First, I don't need Amazon to protect me on pricing. If I don't like what Macmillan wants to charge for its ebooks, I don't have to buy them. That simple notion--buyers can decide for themselves--works for products of all sorts.

Of course, Amazon isn't really out to save me money. Amazon wants to sell Kindles and to control the ebook market. Well, Amazon, this approach isn't going to help you sell Kindles, and no one company will completely control ebooks. Get over yourself.

Also, what happened to transparency? Amazon is famously an Internet pioneer. Has it forgotten how much power there is in simply showing what's going on? Had they been more willing to be open, they would have come off far better.

After the book-removal mess and the stupid yanking of 1984, this third strike should signal the need for a new PR team and a new attitude at Amazon. I hope they heed the notice.

Sunday, January 31, 2010

Great service is hard

I ate at many fine restaurants while in Austin and Boston. Though in most of them the food was very good but never great, many clearly aspired to greatness. They had focused on making inventive, interesting menus and on executing them as well as they could. Even when their ambition outstripped their ability, the focus was clear. To be a truly great restaurant, though, requires more than just superb food; a topnotch place must also provide great service.

In all of the restaurants I tried, the service was not up to the food.

Given their lofty goals, I couldn't help but wondering why that was the case. Restaurant service is something amenable to rules and practice. When and how to clear, when and how to serve, monitoring the guests to make sure they don't lack for water, and so on--all of these problems are small. So, why don't more places offer great service?

The answer is obvious: Great service is hard.

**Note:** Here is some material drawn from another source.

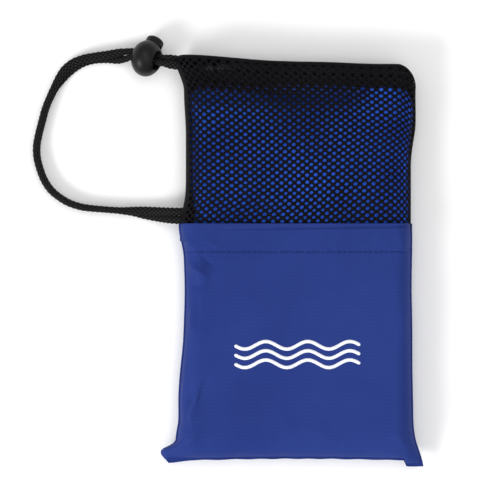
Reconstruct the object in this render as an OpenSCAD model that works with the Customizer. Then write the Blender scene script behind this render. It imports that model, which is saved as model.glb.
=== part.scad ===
// Quick dry towel folded inside its drawstring travel pouch.
// The pouch lies on its back: +Z up, +Y towards the mouth, +X across. The origin is on the
// surface it lies on, under the middle of the pouch. All lengths are millimetres.

/* [Pouch] */
// Width across the filled pouch
pouch_w = 110; // [106:1:116]
// Height of the filled pouch above the surface it lies on
pouch_h = 19; // [18.8:0.1:20]
// Distance from the mouth to the tips of the bottom corners
pouch_l = 194; // [186:2:206]
// Thickness of the pouch cloth
cloth_t = 0.6; // [0.4:0.1:0.6]
// Height of the coated panel's top edge above the middle of the pouch
waist_y = 18; // [12:1:26]
// How far each bottom corner stands out past the side
ear_out = 8; // [4:0.5:9]

/* [Drawstring] */
// Width of the hem that the drawcord runs in
hem_w = 8; // [7:0.5:10]
// Diameter of the braided drawcord
cord_d = 3; // [2.8:0.1:3]

/* [Stitching] */
// Distance from one stitch to the next
stitch_pitch = 2.5; // [2:0.1:4]
// Diameter of the sewing thread
thread_d = 0.5; // [0.3:0.1:0.6]

/* [Cord lock] */
// Diameter of the lock's body across the plunger
lock_d = 17.6; // [17.4:0.1:18]
// Length of the lock's body along the cord
lock_len = 14.2; // [14:0.1:15]
// Diameter of the hole that the cord passes through
lock_hole_d = 9.2; // [9:0.1:9.4]
// Diameter of the plunger
plunger_d = 8.7; // [8.4:0.1:8.7]
// How far the plunger travels when it is pressed
plunger_travel = 2.2; // [1.8:0.1:2.2]

/* [Towel] */
// Width of the folded towel
towel_w = 97; // [90:1:98]
// Thickness of the folded towel
towel_h = 16.6; // [14:0.2:16.6]
// Length of the folded towel
towel_l = 165; // [150:1:166]

/* [Hidden] */
$fn = 64;

mouth_y = pouch_l / 2;              // edge of the mouth
ear_y = -pouch_l / 2;               // tips of the bottom corners
bottom_y = ear_y + 2.5;             // bottom fold between the corners
hem_y = mouth_y - hem_w;            // lower edge of the hem
mid_z = pouch_h / 2;                // height of the side seams
flat_x = (pouch_w - pouch_h) / 2;   // half width of the flat top, before it rounds over
seam_w = 4.6;                       // width of the seam allowance inside
seam_t = 1.2;                       // thickness of the two layers sewn together
hem_t = cord_d + 0.8;               // thickness of the hem with the cord in it
hem_wall = 0.35;                    // one layer of the hem
waist_stitch_y = waist_y - 13;      // row of stitches that joins the panel to the mesh
thread_r = thread_d / 2;
stitch_len = stitch_pitch * 0.7;
big = 400;                          // larger than any size here

blue = [0.18, 0.25, 0.55];
black = [0.09, 0.09, 0.09];
towel_blue = [0.10, 0.32, 0.80];

// ---- shapes shared by the pouch's pieces ----

// Outline of the filled pouch seen from its mouth, drawn in across and up
module loop_outline(w, h) {
    square([w - h, h], center = true);
    for (side = [-1, 1]) translate([side * (w - h) / 2, 0]) circle(d = h);
}

// The loop outline carried along Y from one place to another
module along_y(y0, y1) {
    translate([0, y1, mid_z]) rotate([90, 0, 0]) linear_extrude(y1 - y0) children();
}

// The filled pouch as a solid whose skin is inset by t, open past the mouth
module pouch_solid(t) {
    intersection() {
        along_y(bottom_y + t, big) loop_outline(pouch_w - 2 * t, pouch_h - 2 * t);
        translate([-big / 2, bottom_y + t, mid_z]) rotate([90, 0, 90]) linear_extrude(big) {
            translate([pouch_h / 2 - t, 0]) circle(d = pouch_h - 2 * t);
            translate([pouch_h / 2 - t, t - pouch_h / 2]) square([big, pouch_h - 2 * t]);
        }
    }
}

// Everything above the seams, or everything below them
module half_space(front, y0, y1) {
    translate([-big / 2, y0, front ? mid_z : mid_z - big]) cube([big, y1 - y0, big]);
}

module half_skin(front, y0, y1) {
    intersection() {
        difference() {
            pouch_solid(0);
            pouch_solid(cloth_t);
        }
        half_space(front, y0, y1);
    }
}

// Flat bottom corner of one layer, which the towel doesn't fill
module ears(front) {
    half_w = pouch_w / 2;
    for (side = [-1, 1])
        translate([0, 0, front ? mid_z : mid_z - cloth_t]) linear_extrude(cloth_t)
            polygon([[side * (half_w - 0.3), ear_y + 16],
                     [side * (half_w + ear_out), ear_y + 6],
                     [side * (half_w + ear_out - 1.5), ear_y],
                     [side * (half_w - 6), bottom_y + 0.3]]);
}

// Half of the hem tube: a band round the mouth with room inside for the cord
module half_hem(front) {
    intersection() {
        difference() {
            along_y(hem_y, mouth_y) difference() {
                loop_outline(pouch_w, pouch_h);
                loop_outline(pouch_w - 2 * hem_t, pouch_h - 2 * hem_t);
            }
            along_y(hem_y + hem_wall, mouth_y - hem_wall) difference() {
                loop_outline(pouch_w - 2 * hem_wall, pouch_h - 2 * hem_wall);
                loop_outline(pouch_w - 2 * (hem_t - hem_wall), pouch_h - 2 * (hem_t - hem_wall));
            }
        }
        half_space(front, hem_y, mouth_y);
    }
}

// One sewing stitch lying along X
module stitch() {
    rotate([0, 90, 0]) cylinder(r = thread_r, h = stitch_len, center = true, $fn = 16);
}

// A row of stitches across one layer at height y, in the surface of the cloth
module stitch_row(front, y) {
    up = front ? 1 : -1;
    depth = mid_z - thread_r;
    count = floor(flat_x / stitch_pitch);
    turn = stitch_pitch / depth * 180 / PI;
    for (i = [-count:count])
        translate([i * stitch_pitch, y, mid_z + up * depth]) stitch();
    for (side = [-1, 1], k = [0:3])
        translate([side * flat_x, y, mid_z]) rotate([0, side * up * turn * (k + 0.9), 0])
            translate([0, 0, up * depth]) stitch();
}

module side_seam(side) {
    outer = pouch_w / 2 - cloth_t / 2;
    translate([side > 0 ? outer - seam_w : -outer, bottom_y + 4, mid_z - seam_t / 2])
        cube([seam_w, hem_y - bottom_y - 6, seam_t]);
}

// ---- the cord's route ----
// Both strands leave the left seam side by side, lie on each other round the loop, pass
// through the lock and go up into the hem. Points are across, along and up.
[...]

For one thing, it requires an obsessive focus on the customer, not on yourself. You may not want to pour water right then, but if a glass is approaching empty, you need to do it. You might want to serve the next course, but if a guest just left for the restroom, you must hold it--maybe even remake it so it arrives at the table as it should. To be a great server, you have to put the wishes of your customers ahead of your own over and over and over again. That alone is very hard.

It's even harder than it should be, however, because most restaurants don't spend enough on service. If you give a server too many tables to cover, he or she is doomed to fail. Similarly, if no one has trained you on serving on the left and taking from the right, then no one should expect you to have that data. And, of course, there's the money factor: Great servers should make livings commensurate with their skill. If that means raising the prices a bit, so be it.

Finally, great service demands a very difficult level of subjugation of your own concerns. When you deliver a perfectly cooked medium-rare steak to the man who explicitly ordered it that way, and he then declares in a loud voice that he wanted it cooked brown all the way through (an abomination, by the way), you have to take it back--even though neither you nor the kitchen did anything wrong. Dealing with difficult customers is part of the job. (I have to say that I try very, very hard never to be such a customer.)

It's no surprise, then, that great service is rare. When you find it, however, it is a joy to behold and to experience. Dine at The French Laundry or Joel Robuchon, to name but two pinnacles of service, and you will understand how good service can be. If, however, you're eating at a less lofty place and the service lags the food, try to be understanding; the odds are that the servers are understaffed, undertrained, underpaid, and doing the best they can.

And always, always, tip a full twenty percent (or more) unless you have a very specific reason for tipping less--and even then, be sure the problem you have is with the servers and not anyone else.